Abbess Acha and Bishop Herefrith looked at each other.
- Herefrith: Lord Hundbeorht has gone, I'm afraid. He would not say where to, but I'm sure he will return shortly. Once the storm has passed.
- Hunwald: What on earth do you mean by that? What storm?
- Herefrith: Your father feared for his life, Hunwald. In his weakened state, he could not defend himself. Not against a Dane, certainly.
- Hunwald: How dare you! Eivor is above reproach!
- Herefrith: See this from my view, Hunwald! You arrive after a strange absence with a hired Viking in tow, demanding to see your father. This does not, in my estimation, imply benign intentions.
- Eivor: Hunwald's seen the point of a dagger more than once this week. I'm only here to protect him.

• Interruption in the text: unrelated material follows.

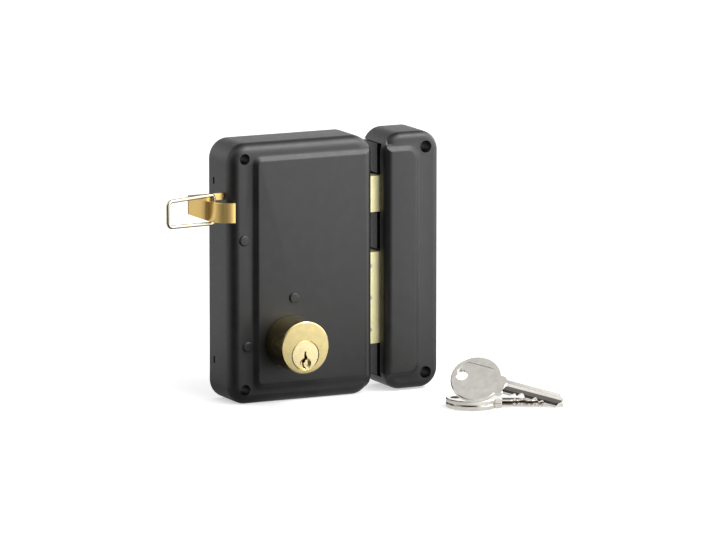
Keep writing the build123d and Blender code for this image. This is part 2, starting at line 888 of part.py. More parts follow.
def pull_ring():
    """The wire loop, a little lower at its free end."""
    root = ring_root_height / 2
    end = ring_end_height / 2
    loop = polygon([(0, -root), (0, root), (-ring_length, end), (-ring_length, -end)])
    loop = fillet(loop.vertices().sort_by(Axis.X)[:2], ring_corner)
    loop = fillet(loop.vertices().sort_by(Axis.X)[-2:], ring_root_corner)
    path = (Plane.XZ * loop).face().outer_wire()
    section = Plane(origin=path @ 0, z_dir=path % 0) * Circle(ring_wire)
    return Pos(*ring_place()) * Rot(0, 0, ring_angle) * sweep(section, path=path)


def latch_rod():
    """The rod behind the latch that carries its spring."""
    left = bracket_left() - rod_spare / 2
    return side_bar(rod_radius, left, latch_left + rod_thread, rod_y(), latch_middle)


def bracket_left():
    return case_left + bracket_place


def rod_clip():
    """The clip that stops the latch at the end of its throw."""
    right = bracket_left() - rod_clip_thickness / 8
    left = right - rod_clip_thickness
    clip = side_bar(rod_radius + rod_clip_step, left, right, rod_y(), latch_middle)
    return clip - side_bar(rod_radius, left, right, rod_y(), latch_middle)


def spring_bracket():
    """The bent bracket that the latch spring pushes against."""
    left = bracket_left()
    low = latch_middle - bracket_width / 2
    high = latch_middle + bracket_width / 2
    front = strip_back() + bracket_strip_gap
    wall = slab(rect(left, left + bracket_thickness, low, high), plate_front, front)
    foot = slab(
        rect(left - bracket_foot, left, low, high), plate_front, plate_front - bracket_thickness
    )
    hole = side_bar(
        rod_radius + plate_clearance / 2, left - overrun, left + bracket_thickness + overrun, rod_y(),
        latch_middle,
    )
    clip_room = rod_radius + rod_clip_step + plate_clearance
    clip_way = side_bar(clip_room, left - bracket_foot - overrun, left, rod_y(), latch_middle)
    return wall + (foot - clip_way) - hole


def latch_spring():
    """The coil spring on the rod."""
    left = bracket_left() + bracket_thickness + spring_gap + spring_wire
    right = latch_left - spring_gap - spring_wire
    coil = Helix((right - left) / spring_turns, right - left, spring_radius)
    section = Plane(origin=coil @ 0, z_dir=coil % 0) * RegularPolygon(spring_wire, spring_wire_sides)
    return Pos(left, rod_y(), latch_middle) * Rot(0, 90, 0) * sweep(section, path=coil)


def keeper_panel():
    """The keeper's raised panel, which runs off the side that faces the lock."""
    return (
        keeper_right - keeper_panel_margin, keeper_bottom + keeper_panel_end, case_top - keeper_panel_end,
        keeper_panel_corner, -1,
    )


def keeper_cover():
    cover = pressed_cover(keeper_left, keeper_right, keeper_bottom, case_top, keeper_bend, keeper_panel())
    cover -= bars(keeper_hole_radius, door_face, case_front - overrun, keeper_holes)
    mouth = rect(
        keeper_left - overrun, keeper_left + sheet + overrun, keeper_bottom + mouth_low,
        case_top - mouth_high,
    )
    return cover - slab(mouth, door_face, case_front + mouth_lip)


def keeper_plate_bent():
    """The keeper's bent plate: a base on the frame and a web with notches for the bolts."""
    edge = sheet + plate_clearance
    web_left = keeper_left + keeper_web_recess
    low = keeper_bottom + mouth_low + mouth_clearance
    high = case_top - mouth_high - mouth_clearance
    base = rect(
        keeper_left + edge, keeper_right - edge, keeper_bottom + edge, case_top - edge, case_corner - edge
    )
    base += rect(web_left, web_left + 2 * keeper_plate, low, high)
    web_back = door_face - keeper_plate
    plate = slab(base, door_face, web_back)
    web_front = case_front + keeper_web_depth
    plate += slab(rect(web_left, web_left + keeper_plate, low, high), web_back, web_front)
    for bottom, height in ((dead_bolt_bottom, dead_bolt_height), (latch_bottom, latch_height)):
        window_left = web_left - overrun
        window_right = web_left + keeper_plate + overrun
        plate -= window_block(window_left, window_right, bottom, height, window_clearance)
    return plate - bars(keeper_hole_radius, door_face, web_back, keeper_holes)


def keeper_spacers():
    """The two tubes that the keeper's screws pass through."""
    outer_radius = keeper_hole_radius + spacer_wall
    back = door_face - keeper_plate
    return [spacer(x, z, outer_radius, keeper_hole_radius, back) for x, z in keeper_holes]


def key():
    """A key lying flat: bow centre at the origin, blade along X, cuts on the -Y side."""
    half = key_thickness / 2
    tip = key_length - bow_radius
    bow = Cylinder(bow_radius, key_thickness)
    bow = chamfer(bow.edges().group_by(Axis.Z)[0] + bow.edges().group_by(Axis.Z)[-1], bow_edge)
    pad_left = -bow_radius
    pad = Circle(pad_radius) & rect(pad_left, pad_right, -pad_half_height, pad_half_height, pad_recess * 8)
    for face, amount in ((half, pad_recess), (-half, -pad_recess)):
        bow -= extrude(Plane.XY.offset(face - amount) * pad, amount=2 * amount)
    bow += shoulder()
    blade_face = offset(keyway_face(), -blade_fit)
    low = blade_face.bounding_box().min.Y
    middle = (low + blade_top) / 2
    across = blade_face.bounding_box().center().X
    blade_face = Rot(0, 0, 90) * Pos(-across, -middle) * blade_face
    section = Plane.YZ.offset(bow_radius - shoulder_length) * blade_face
    blade = extrude(section, amount=tip - bow_radius + shoulder_length)
    limit = Pos((tip + bow_radius) / 2, 0) * Box(tip, 2 * (blade_top - middle), bow_radius)
    blade = blade & limit & key_outline(tip, blade_top - middle)
    body = bow + blade
    return body - Pos(-key_hole_side, 0) * Cylinder(key_hole_radius, key_thickness * 2)


def shoulder():
    """The neck between bow and blade."""
    left = bow_radius - shoulder_length
    neck = rect(left, bow_radius + shoulder_length / 2, -shoulder_height / 2, shoulder_height / 2)
    corners = neck.vertices().sort_by(Axis.X)[-2:]
    neck = chamfer(corners, shoulder_length / 3)
    return extrude(Plane.XY.offset(-key_thickness / 2) * neck, amount=key_thickness)


def key_outline(tip, half):
    """The blade seen flat, as a solid: a pointed tip and the cuts for the pins."""
    height = 2 * half
    outline = polygon([(0, half), (tip - blade_tip, half), (tip, 0), (tip - blade_tip, -half), (0, -half)])
    for n in range(pin_count):
        x = bow_radius + cut_first + n * pin_pitch
        depth = cut_depth_shares[n] * height
        spread = cut_flat / 2 + depth + overrun
        outline -= polygon([
            (x - cut_flat / 2, depth - half), (x + cut_flat / 2, depth - half),
            (x + spread, -half - overrun), (x - spread, -half - overrun),
        ])
    return extrude(Plane.XY.offset(-bow_radius) * outline, amount=2 * bow_radius)


def lean_angle():
    """How steeply the third key comes down from the stack to the floor, in radians, and its bow's height."""
    roll = math.radians(lean_roll)
    half = key_thickness / 2
    tip = key_length - bow_radius
    stack = 2 * key_thickness + 2 * key_gap + lean_gap
    fall = 0
    height = 0
    for _ in range(60):
        reach = math.hypot(math.sin(fall), math.sin(roll) * math.cos(fall))
        flat = half * math.cos(roll) * math.cos(fall)
        height = stack + bow_radius * reach + flat
        edge = blade_tip / 2 * math.sin(roll) * math.cos(fall)
        fall = math.asin((height - flat - edge - stack) / tip)
    return fall, height


def key_places():
    """Two keys flat on the floor, one on the other, and the third leaning on them."""
    floor = case_bottom + key_thickness / 2 + key_gap
    first = Pos(stack_x, stack_y, floor) * Rot(0, 0, stack_turn)
    second = Pos(stack_x, stack_y, floor + key_thickness + key_gap) * Rot(0, 0, stack_turn + second_key_turn)
    fall, height = lean_angle()
    third = Pos(lean_x, lean_y, case_bottom + height) * Rot(0, 0, lean_turn)
    third = third * Rot(0, math.degrees(fall), 0) * Rot(lean_roll, 0, 0)
    return first, second, third


def write(name, solids):
    """Writes one node, as a compound where it is several solids."""
    shape = Compound(children=list(solids)) if isinstance(solids, list) else solids
    export_step(shape, f"parts/{name}.step")


def main():
    os.makedirs("parts", exist_ok=True)
    makers = (
        case_cover, back_plate, case_spacers, cover_posts, idler_post, fore_end_plate, fore_end_screws,
        dead_bolt, dead_bolt_pins, dead_bolt_rack, rack_rivets, rack_guide, cylinder_gear, idler_wheel,
        idler_pinion, idler_washer, cylinder_body, cylinder_plug, key_pins, driver_pins, pin_springs,
        plug_clip, cylinder_screws, latch_bolt, strip_rivets, pull_strip, pull_ring, latch_rod, rod_clip,
        spring_bracket, latch_spring, keeper_cover, keeper_spacers,
    )
    for maker in makers:
        write(maker.__name__, maker())
    write("keeper_plate", keeper_plate_bent())
    whole_key = key()
    for number, place in enumerate(key_places(), 1):
        write(f"key_{number}", place * whole_key)


main()
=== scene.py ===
"""Looks of the rim lock: finishes, floor, light and camera round the fixed frame."""
import math

import bpy
import numpy as np
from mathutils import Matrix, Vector

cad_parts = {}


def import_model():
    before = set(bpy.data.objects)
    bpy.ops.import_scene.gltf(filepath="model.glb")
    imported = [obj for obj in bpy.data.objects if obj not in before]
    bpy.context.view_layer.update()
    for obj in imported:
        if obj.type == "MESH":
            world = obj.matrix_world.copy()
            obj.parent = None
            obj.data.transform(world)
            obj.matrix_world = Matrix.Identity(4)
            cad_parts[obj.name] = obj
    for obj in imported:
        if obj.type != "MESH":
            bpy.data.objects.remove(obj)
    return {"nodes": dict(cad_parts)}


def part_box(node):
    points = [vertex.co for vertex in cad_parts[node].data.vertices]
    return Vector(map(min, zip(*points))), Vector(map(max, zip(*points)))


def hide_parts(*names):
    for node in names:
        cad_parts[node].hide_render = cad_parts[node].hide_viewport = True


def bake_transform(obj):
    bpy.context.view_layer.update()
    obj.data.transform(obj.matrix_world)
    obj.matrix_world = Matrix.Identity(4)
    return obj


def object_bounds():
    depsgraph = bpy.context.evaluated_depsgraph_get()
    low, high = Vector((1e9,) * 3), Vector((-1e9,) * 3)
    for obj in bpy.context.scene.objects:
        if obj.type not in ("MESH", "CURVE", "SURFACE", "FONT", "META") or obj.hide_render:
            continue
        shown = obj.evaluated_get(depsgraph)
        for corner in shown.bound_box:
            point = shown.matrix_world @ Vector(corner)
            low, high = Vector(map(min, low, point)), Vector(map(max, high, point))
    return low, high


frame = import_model()
cad_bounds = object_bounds()
NODES = frame["nodes"]

MM = 0.001

# Camera, which stands far off and looks down on the lock from the left front
CAMERA_PLACE = (-1.6386, -3.5236, 0.7193)
CAMERA_YAW = 25.6251
CAMERA_PITCH = -9.9319
CAMERA_LENS = 372.69
CAMERA_REACH = 30.0
SENSOR_WIDTH = 36.0

# Finishes, as linear colours
COAT = (0.0072, 0.0070, 0.0070)
BRASS = (0.63, 0.52, 0.25)
PALE_BRASS = (0.95, 0.88, 0.50)
PLUG_BRASS = (0.84, 0.71, 0.40)
STRIP_BRASS = (0.82, 0.57, 0.20)
NICKEL = (0.71, 0.68, 0.63)
WIRE = (0.50, 0.45, 0.35)
ZINC = (0.60, 0.61, 0.63)
HARD_STEEL = (0.42, 0.42, 0.43)

# Shading of the frame's meshes: corners closer than WELD count as one
SMOOTH_ANGLE = 32.0
WELD = 2e-7
TINY = 1e-18

# Scales of the finishes' textures, about in repeats per metre along each axis, and their depths
FINE_GRAIN = (900, 900, 900)
GEAR_GRAIN = (700, 700, 700)
DRAWN_GRAIN = (40, 2600, 2600)
ROLLED_GRAIN = (2600, 2600, 40)
PLATED_GRAIN = (300, 900, 900)
LATHE_RINGS = 900
COAT_DEPTH = 0.03 * MM
BLACK_DEPTH = 0.01 * MM
RING_DEPTH = 0.002 * MM
BRUSH_DEPTH = 0.0015 * MM
ZINC_DEPTH = 0.004 * MM
PLATING_DEPTH = 0.006 * MM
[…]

- Acha: Your father was at my hospice for some days, and very well treated. But he left in secret, that is all we know.
- Hunwald: In secret? That's odd. He's not one to scurry about in the dark.
- Eivor: I'm sorry, Hunwald. We have searched high and low for him but to no avail.
Hunwald shook his head.
- Herefrith: Come, abbess. We should leave this young lord to his scurrying thoughts. There is nothing more of use we can say to him.
The bishop left first.
- Acha: Take care, my boy.
The abbess followed.
- Eivor: Stay within these wall where you're safest. I'll have a look around, see what I can learn about your father.
Hunwald nodded in agreement.
- Hunwald: If my father spent time at the hospice here, the healers who work there may know something. Talk to them if you can. Find out what they know.
Eivor left to find out the ealdorman's whereabouts and conditions.
Eivor and Hunwald snuck into Lincoln and learned that his father has gone missing.